▶ SET TASK: Set down the whole listing verbatim.

▶ SUPPLIED DATA:
* begin *

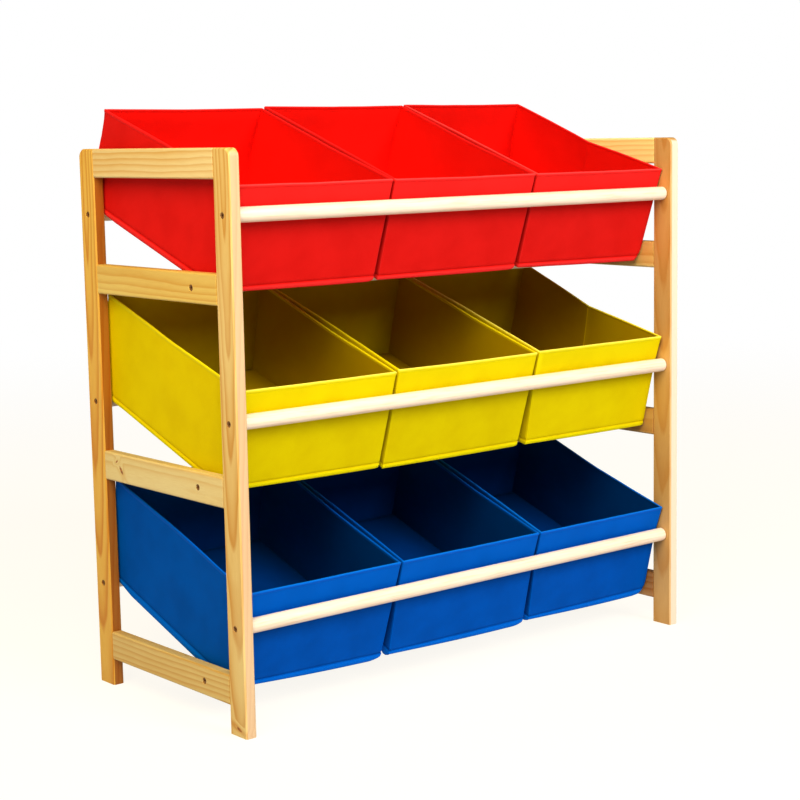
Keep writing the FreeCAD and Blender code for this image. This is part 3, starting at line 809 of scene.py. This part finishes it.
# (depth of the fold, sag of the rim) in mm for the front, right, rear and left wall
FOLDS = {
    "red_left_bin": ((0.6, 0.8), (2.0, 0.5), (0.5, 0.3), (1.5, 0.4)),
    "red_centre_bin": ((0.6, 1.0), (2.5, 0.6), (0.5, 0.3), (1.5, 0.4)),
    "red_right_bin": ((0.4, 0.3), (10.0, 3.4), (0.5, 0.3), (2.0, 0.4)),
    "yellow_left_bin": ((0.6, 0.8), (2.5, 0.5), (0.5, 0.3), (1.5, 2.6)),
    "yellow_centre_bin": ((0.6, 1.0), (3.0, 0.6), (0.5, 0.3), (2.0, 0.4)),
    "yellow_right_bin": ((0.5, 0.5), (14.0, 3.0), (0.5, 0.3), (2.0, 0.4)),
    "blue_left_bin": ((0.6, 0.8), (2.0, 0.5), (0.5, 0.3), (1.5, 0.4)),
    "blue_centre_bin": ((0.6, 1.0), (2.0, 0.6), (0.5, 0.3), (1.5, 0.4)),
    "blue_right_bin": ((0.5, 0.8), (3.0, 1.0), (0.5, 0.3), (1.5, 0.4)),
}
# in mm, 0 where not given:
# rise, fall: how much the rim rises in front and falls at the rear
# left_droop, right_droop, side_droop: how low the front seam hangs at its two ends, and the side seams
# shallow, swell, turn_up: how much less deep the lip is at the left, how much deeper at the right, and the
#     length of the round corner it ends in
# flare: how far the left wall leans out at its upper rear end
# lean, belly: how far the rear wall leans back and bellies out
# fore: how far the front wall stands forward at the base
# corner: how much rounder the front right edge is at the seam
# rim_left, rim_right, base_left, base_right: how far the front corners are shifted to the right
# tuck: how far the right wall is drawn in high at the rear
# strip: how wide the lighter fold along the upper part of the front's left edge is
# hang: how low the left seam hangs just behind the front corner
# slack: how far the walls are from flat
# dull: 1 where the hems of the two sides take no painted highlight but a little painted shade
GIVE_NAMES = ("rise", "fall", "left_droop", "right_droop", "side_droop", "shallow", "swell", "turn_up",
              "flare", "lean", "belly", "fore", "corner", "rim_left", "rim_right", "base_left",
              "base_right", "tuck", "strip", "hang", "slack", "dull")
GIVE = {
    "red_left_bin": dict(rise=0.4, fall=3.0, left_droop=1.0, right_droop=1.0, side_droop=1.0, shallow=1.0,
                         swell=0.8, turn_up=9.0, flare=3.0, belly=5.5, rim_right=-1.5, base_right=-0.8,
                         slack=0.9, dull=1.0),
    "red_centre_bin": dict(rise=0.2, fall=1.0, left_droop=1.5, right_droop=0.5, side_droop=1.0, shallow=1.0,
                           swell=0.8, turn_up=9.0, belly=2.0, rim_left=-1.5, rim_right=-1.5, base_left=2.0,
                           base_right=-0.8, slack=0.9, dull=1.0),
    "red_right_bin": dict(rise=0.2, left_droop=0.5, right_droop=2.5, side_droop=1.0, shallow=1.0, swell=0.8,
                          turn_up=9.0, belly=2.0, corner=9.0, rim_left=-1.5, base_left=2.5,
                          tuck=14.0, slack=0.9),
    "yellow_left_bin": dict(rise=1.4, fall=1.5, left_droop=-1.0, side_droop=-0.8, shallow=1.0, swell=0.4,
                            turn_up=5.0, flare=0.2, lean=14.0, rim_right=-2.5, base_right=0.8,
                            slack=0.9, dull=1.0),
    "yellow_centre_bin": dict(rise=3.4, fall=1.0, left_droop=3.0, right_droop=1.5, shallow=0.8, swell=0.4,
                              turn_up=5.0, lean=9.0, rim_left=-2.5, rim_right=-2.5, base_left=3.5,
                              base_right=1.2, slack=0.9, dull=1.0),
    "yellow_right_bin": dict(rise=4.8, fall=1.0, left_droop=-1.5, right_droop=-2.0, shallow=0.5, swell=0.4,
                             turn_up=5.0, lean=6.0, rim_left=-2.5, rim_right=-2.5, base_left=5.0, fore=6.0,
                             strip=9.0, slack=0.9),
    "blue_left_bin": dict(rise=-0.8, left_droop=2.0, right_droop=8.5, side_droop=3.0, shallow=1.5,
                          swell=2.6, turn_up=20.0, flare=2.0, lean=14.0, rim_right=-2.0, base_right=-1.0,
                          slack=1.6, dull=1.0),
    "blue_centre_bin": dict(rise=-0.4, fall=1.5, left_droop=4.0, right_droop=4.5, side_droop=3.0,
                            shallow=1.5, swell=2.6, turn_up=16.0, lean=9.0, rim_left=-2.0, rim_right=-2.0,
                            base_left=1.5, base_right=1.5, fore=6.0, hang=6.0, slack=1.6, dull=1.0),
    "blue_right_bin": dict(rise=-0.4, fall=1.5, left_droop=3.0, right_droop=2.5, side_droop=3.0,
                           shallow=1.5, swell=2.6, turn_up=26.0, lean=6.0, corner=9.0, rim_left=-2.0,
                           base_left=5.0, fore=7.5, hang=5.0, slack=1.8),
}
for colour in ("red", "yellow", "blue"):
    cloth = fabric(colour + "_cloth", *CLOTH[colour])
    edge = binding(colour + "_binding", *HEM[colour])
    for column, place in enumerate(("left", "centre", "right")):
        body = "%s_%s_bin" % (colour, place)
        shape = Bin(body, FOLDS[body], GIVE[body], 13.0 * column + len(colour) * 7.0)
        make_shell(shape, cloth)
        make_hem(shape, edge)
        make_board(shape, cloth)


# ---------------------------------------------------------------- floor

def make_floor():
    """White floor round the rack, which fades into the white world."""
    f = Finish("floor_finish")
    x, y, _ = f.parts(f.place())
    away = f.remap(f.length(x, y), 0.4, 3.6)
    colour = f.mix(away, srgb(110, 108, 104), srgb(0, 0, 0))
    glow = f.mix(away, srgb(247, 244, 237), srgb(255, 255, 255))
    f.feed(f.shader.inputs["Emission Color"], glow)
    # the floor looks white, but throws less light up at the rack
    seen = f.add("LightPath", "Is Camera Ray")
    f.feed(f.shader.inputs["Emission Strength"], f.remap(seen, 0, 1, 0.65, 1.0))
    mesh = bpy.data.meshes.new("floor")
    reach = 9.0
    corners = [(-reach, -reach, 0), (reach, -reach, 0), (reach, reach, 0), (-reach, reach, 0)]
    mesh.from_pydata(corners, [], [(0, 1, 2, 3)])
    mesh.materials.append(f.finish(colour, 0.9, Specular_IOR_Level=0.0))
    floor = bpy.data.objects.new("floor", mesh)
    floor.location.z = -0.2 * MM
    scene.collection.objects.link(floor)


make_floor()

* end *

▶ WRITTEN REPLY:
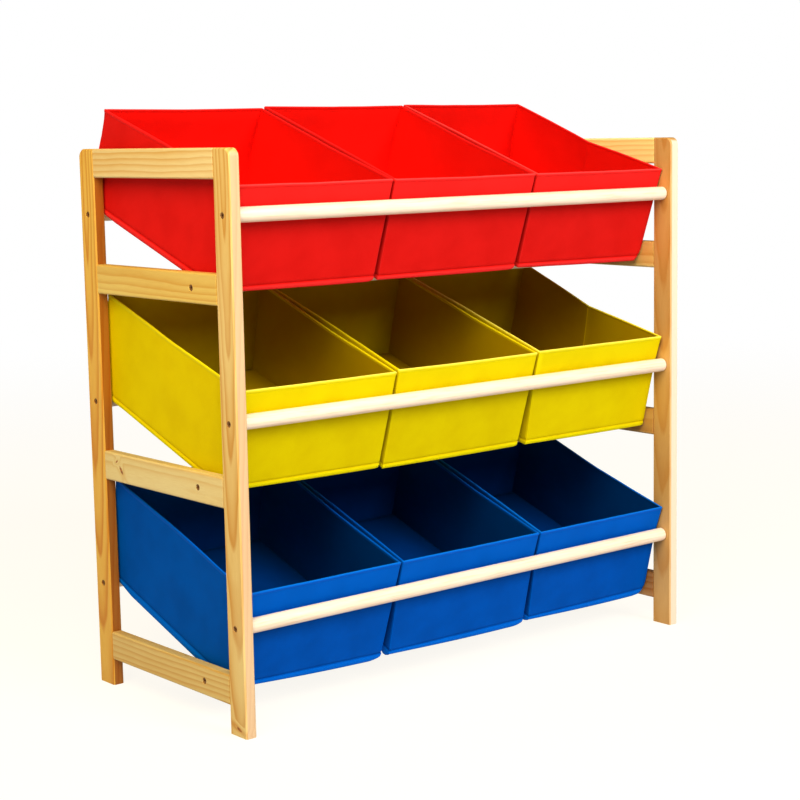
Keep writing the FreeCAD and Blender code for this image. This is part 3, starting at line 809 of scene.py. This part finishes it.
# (depth of the fold, sag of the rim) in mm for the front, right, rear and left wall
FOLDS = {
    "red_left_bin": ((0.6, 0.8), (2.0, 0.5), (0.5, 0.3), (1.5, 0.4)),
    "red_centre_bin": ((0.6, 1.0), (2.5, 0.6), (0.5, 0.3), (1.5, 0.4)),
    "red_right_bin": ((0.4, 0.3), (10.0, 3.4), (0.5, 0.3), (2.0, 0.4)),
    "yellow_left_bin": ((0.6, 0.8), (2.5, 0.5), (0.5, 0.3), (1.5, 2.6)),
    "yellow_centre_bin": ((0.6, 1.0), (3.0, 0.6), (0.5, 0.3), (2.0, 0.4)),
    "yellow_right_bin": ((0.5, 0.5), (14.0, 3.0), (0.5, 0.3), (2.0, 0.4)),
    "blue_left_bin": ((0.6, 0.8), (2.0, 0.5), (0.5, 0.3), (1.5, 0.4)),
    "blue_centre_bin": ((0.6, 1.0), (2.0, 0.6), (0.5, 0.3), (1.5, 0.4)),
    "blue_right_bin": ((0.5, 0.8), (3.0, 1.0), (0.5, 0.3), (1.5, 0.4)),
}
# in mm, 0 where not given:
# rise, fall: how much the rim rises in front and falls at the rear
# left_droop, right_droop, side_droop: how low the front seam hangs at its two ends, and the side seams
# shallow, swell, turn_up: how much less deep the lip is at the left, how much deeper at the right, and the
#     length of the round corner it ends in
# flare: how far the left wall leans out at its upper rear end
# lean, belly: how far the rear wall leans back and bellies out
# fore: how far the front wall stands forward at the base
# corner: how much rounder the front right edge is at the seam
# rim_left, rim_right, base_left, base_right: how far the front corners are shifted to the right
# tuck: how far the right wall is drawn in high at the rear
# strip: how wide the lighter fold along the upper part of the front's left edge is
# hang: how low the left seam hangs just behind the front corner
# slack: how far the walls are from flat
# dull: 1 where the hems of the two sides take no painted highlight but a little painted shade
GIVE_NAMES = ("rise", "fall", "left_droop", "right_droop", "side_droop", "shallow", "swell", "turn_up",
              "flare", "lean", "belly", "fore", "corner", "rim_left", "rim_right", "base_left",
              "base_right", "tuck", "strip", "hang", "slack", "dull")
GIVE = {
    "red_left_bin": dict(rise=0.4, fall=3.0, left_droop=1.0, right_droop=1.0, side_droop=1.0, shallow=1.0,
                         swell=0.8, turn_up=9.0, flare=3.0, belly=5.5, rim_right=-1.5, base_right=-0.8,
                         slack=0.9, dull=1.0),
    "red_centre_bin": dict(rise=0.2, fall=1.0, left_droop=1.5, right_droop=0.5, side_droop=1.0, shallow=1.0,
                           swell=0.8, turn_up=9.0, belly=2.0, rim_left=-1.5, rim_right=-1.5, base_left=2.0,
                           base_right=-0.8, slack=0.9, dull=1.0),
    "red_right_bin": dict(rise=0.2, left_droop=0.5, right_droop=2.5, side_droop=1.0, shallow=1.0, swell=0.8,
                          turn_up=9.0, belly=2.0, corner=9.0, rim_left=-1.5, base_left=2.5,
                          tuck=14.0, slack=0.9),
    "yellow_left_bin": dict(rise=1.4, fall=1.5, left_droop=-1.0, side_droop=-0.8, shallow=1.0, swell=0.4,
                            turn_up=5.0, flare=0.2, lean=14.0, rim_right=-2.5, base_right=0.8,
                            slack=0.9, dull=1.0),
    "yellow_centre_bin": dict(rise=3.4, fall=1.0, left_droop=3.0, right_droop=1.5, shallow=0.8, swell=0.4,
                              turn_up=5.0, lean=9.0, rim_left=-2.5, rim_right=-2.5, base_left=3.5,
                              base_right=1.2, slack=0.9, dull=1.0),
    "yellow_right_bin": dict(rise=4.8, fall=1.0, left_droop=-1.5, right_droop=-2.0, shallow=0.5, swell=0.4,
                             turn_up=5.0, lean=6.0, rim_left=-2.5, rim_right=-2.5, base_left=5.0, fore=6.0,
                             strip=9.0, slack=0.9),
    "blue_left_bin": dict(rise=-0.8, left_droop=2.0, right_droop=8.5, side_droop=3.0, shallow=1.5,
                          swell=2.6, turn_up=20.0, flare=2.0, lean=14.0, rim_right=-2.0, base_right=-1.0,
                          slack=1.6, dull=1.0),
    "blue_centre_bin": dict(rise=-0.4, fall=1.5, left_droop=4.0, right_droop=4.5, side_droop=3.0,
                            shallow=1.5, swell=2.6, turn_up=16.0, lean=9.0, rim_left=-2.0, rim_right=-2.0,
                            base_left=1.5, base_right=1.5, fore=6.0, hang=6.0, slack=1.6, dull=1.0),
    "blue_right_bin": dict(rise=-0.4, fall=1.5, left_droop=3.0, right_droop=2.5, side_droop=3.0,
                           shallow=1.5, swell=2.6, turn_up=26.0, lean=6.0, corner=9.0, rim_left=-2.0,
                           base_left=5.0, fore=7.5, hang=5.0, slack=1.8),
}
for colour in ("red", "yellow", "blue"):
    cloth = fabric(colour + "_cloth", *CLOTH[colour])
    edge = binding(colour + "_binding", *HEM[colour])
    for column, place in enumerate(("left", "centre", "right")):
        body = "%s_%s_bin" % (colour, place)
        shape = Bin(body, FOLDS[body], GIVE[body], 13.0 * column + len(colour) * 7.0)
        make_shell(shape, cloth)
        make_hem(shape, edge)
        make_board(shape, cloth)


# ---------------------------------------------------------------- floor

def make_floor():
    """White floor round the rack, which fades into the white world."""
    f = Finish("floor_finish")
    x, y, _ = f.parts(f.place())
    away = f.remap(f.length(x, y), 0.4, 3.6)
    colour = f.mix(away, srgb(110, 108, 104), srgb(0, 0, 0))
    glow = f.mix(away, srgb(247, 244, 237), srgb(255, 255, 255))
    f.feed(f.shader.inputs["Emission Color"], glow)
    # the floor looks white, but throws less light up at the rack
    seen = f.add("LightPath", "Is Camera Ray")
    f.feed(f.shader.inputs["Emission Strength"], f.remap(seen, 0, 1, 0.65, 1.0))
    mesh = bpy.data.meshes.new("floor")
    reach = 9.0
    corners = [(-reach, -reach, 0), (reach, -reach, 0), (reach, reach, 0), (-reach, reach, 0)]
    mesh.from_pydata(corners, [], [(0, 1, 2, 3)])
    mesh.materials.append(f.finish(colour, 0.9, Specular_IOR_Level=0.0))
    floor = bpy.data.objects.new("floor", mesh)
    floor.location.z = -0.2 * MM
    scene.collection.objects.link(floor)


make_floor()